Innovation Session

Innovation Session: Cribbage Board

The last few Tuesday nights I’ve been working on a visualization about the history of the NFL. This week, however, I don’t feel like fidgeting with javascript, so I’m going to do something different and work with my hands.

Innovations Sessions are at their heart about solving problems. Tonight’s problem is that I don’t own a cribbage board. I could certainly buy one, but the pop-out, machine-painted boards don’t seem up to the caliber of my tastes. A cribbage board reflects a lot about a person and so to adequately represent myself, I need to make mine by hand.

If you’re not familiar with cribbage, take a second to read up on it.


Before I start anything I look for inspiration. I found a lot on etsy and was also impressed by this wood burned piece. Being a surfer I also checked for any surfboard flavored pieces and found these two.

I decided my design would have to incorporate a surfing theme and a bit of wood burning for style. The only restrictions are that I have either two or three tracks of either 60 or 120 holes, one hole at the end to win the game, and a few to store pegs at the start.

Here are some of my rough sketches.



I decided to go with the surfboard shape because of the symmetry and low profile. If I do a 60 hole course I think I’ll be able to put an image in the center as well.

Here is the cutout and me beginning to put in the hole placement.



As I cut it out I remembered why I don’t like shaping symmetrical boards; I’m not very good at it. I can’t replicate a curve in either direction, my left side curves always do what I want and the right side ones are too wide at the top. The board has a nice big gash in it from where I messed up the first curve, I guess that will add some character.


Drilling Holes

To make sure there is a bit of consistency in the peg hole depth I hacked my drill bit and marked it with a bit of duct tape.

After drilling the first set, I wanted to make sure everything fit. I probably should have started by drilling a set into some scrap wood to make sure my spacing was good. Note to self for next time, but thankfully my eyeball was pretty good.

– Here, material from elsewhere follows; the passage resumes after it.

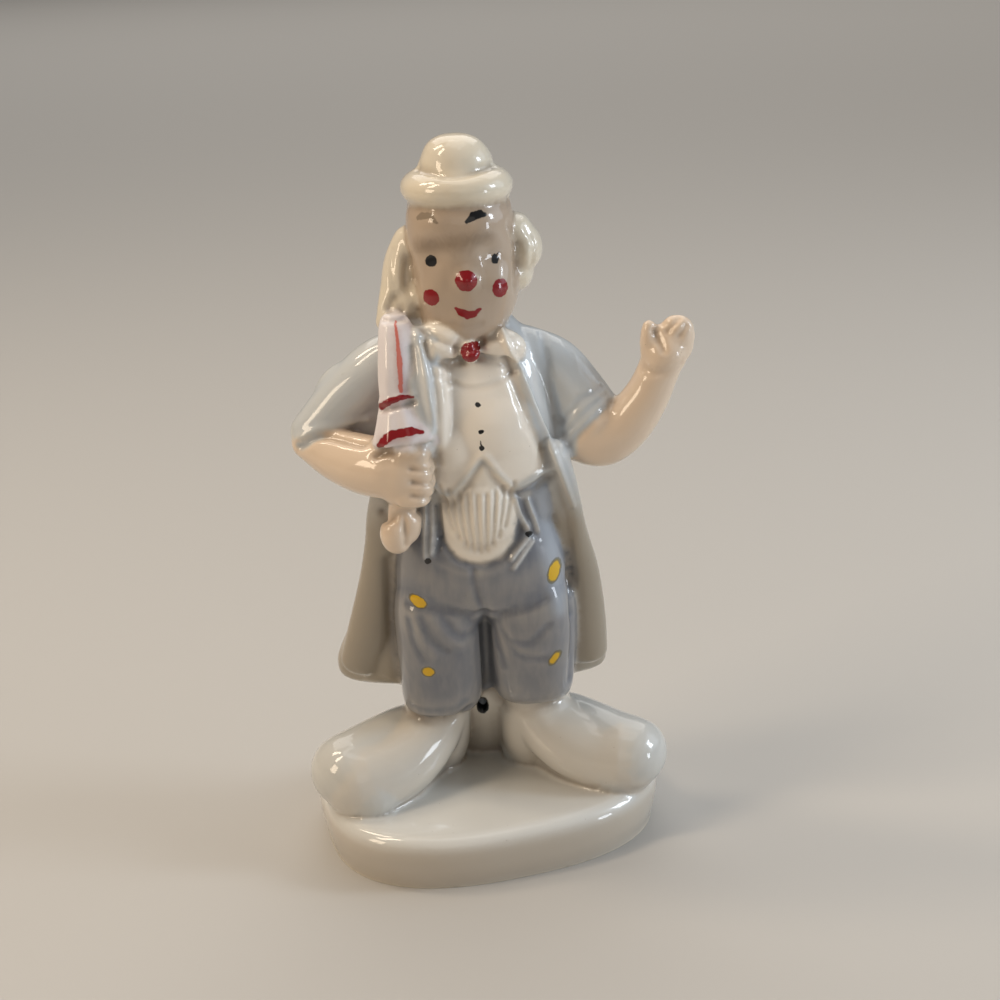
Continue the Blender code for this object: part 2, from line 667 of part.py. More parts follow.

I only drilled three sets tonight. I forget that I can’t use power tools in my apartment late at night without disturbing neighbors. I guess that is why I usually do these types of things on weekends. The holes are fairly rough around the edges. Probably a combination of the soft wood and a small hole size – they are also clearly hand drilled. Looking at some of the other examples the placement looks a lot more uniform. This is probably another good reason to do a practice set.

I’ll finish the rest up tomorrow, but I did get a chance to do some wood burning. (Also probably something I shouldn’t do in my apartment late at night.)



This is Ocean Beach, the place I frequent in the winters up here.

I’ll post a few more pictures when I finish drilling the holes and stain the wood.

The only other thing I might do is drill a big hole through the back to hang it from. I might even drill a few sets of holes on the top to store pegs in while it is hanging.


Here is the final pic. I added a 7×3 grid at the top to keep score – I figure that would come in handy when playing multiple games in a row. I also added the hole to hang it from and one more peg spot above the 60 for pegging-out. I then sealed it with a light coat of mineral oil to protect it from water damage and warping.

You’ll notice some of my holes are better than others, doing that part by hand was definitely error prone.